Since I was familiar with the site, I didn’t anticipate to find these many pain points. This just shows how important it is to test your products with real users.

It was interesting to come across the issue of not being allowed to sell a pet with user 2. I was definitely surprised and had to quickly choose another item to sell, even though I hadn’t anticipated coming across this issue.

Luckily, having a clear goal for the first task (selling an item) helped me come up with a different task in a short period of time. This highlights the importance of having a clear plan and goal before you start the tests so you can change things if needed.

On a more practical and logistics level, I ran into some problems while recording the sessions. I was using the free version of a screen recorder, which only allows to record so many minutes at a time.
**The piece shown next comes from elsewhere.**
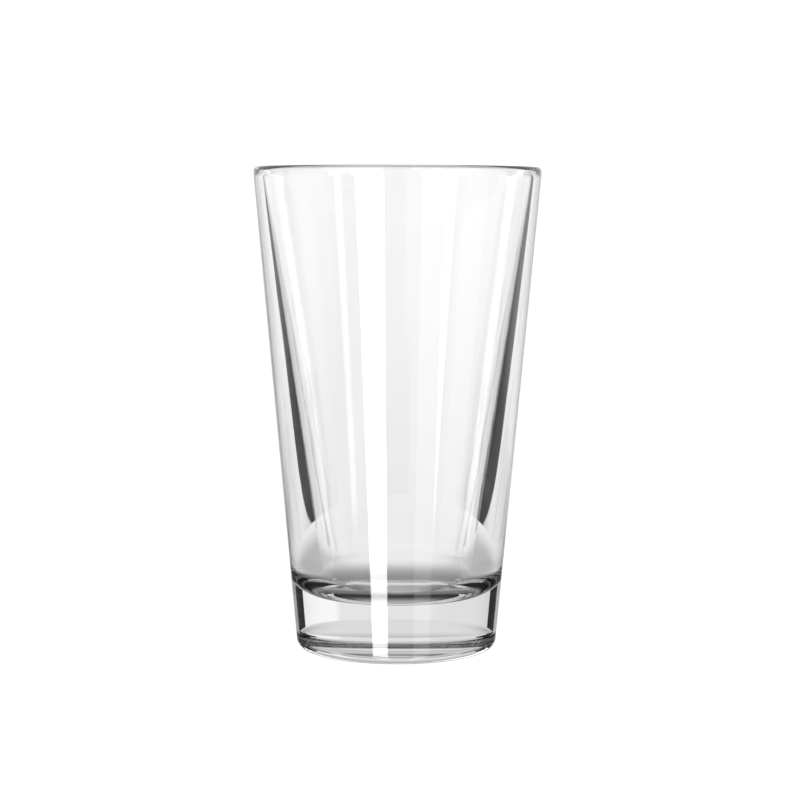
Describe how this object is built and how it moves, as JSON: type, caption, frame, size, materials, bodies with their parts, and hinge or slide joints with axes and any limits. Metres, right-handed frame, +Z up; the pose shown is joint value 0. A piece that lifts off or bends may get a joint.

So I had to stop in the middle of one of the tests because the recording stopped and it took several minutes for the recording to process.

Luckily I had been recording the entire session on audio as well (on my phone) so I had that backup, which allowed me to continue with a few more screens that I could recreate later.

It was fascinating to see the importance of language and what younger users expected to see in the labels.

For instance, one of the users guessed that “postal code” was referring to “zip code.” And that same user did not know what “posting body” meant, but had no problems understanding what it meant after reading the error message “all postings must have a description.” Then he understood that “posting body” meant “description.”

Overall this was a very interesting and refreshing experience. It was great to see how younger users interact with a website, their expectations, how their mental models play into all this, and how they attempted to navigate the tasks.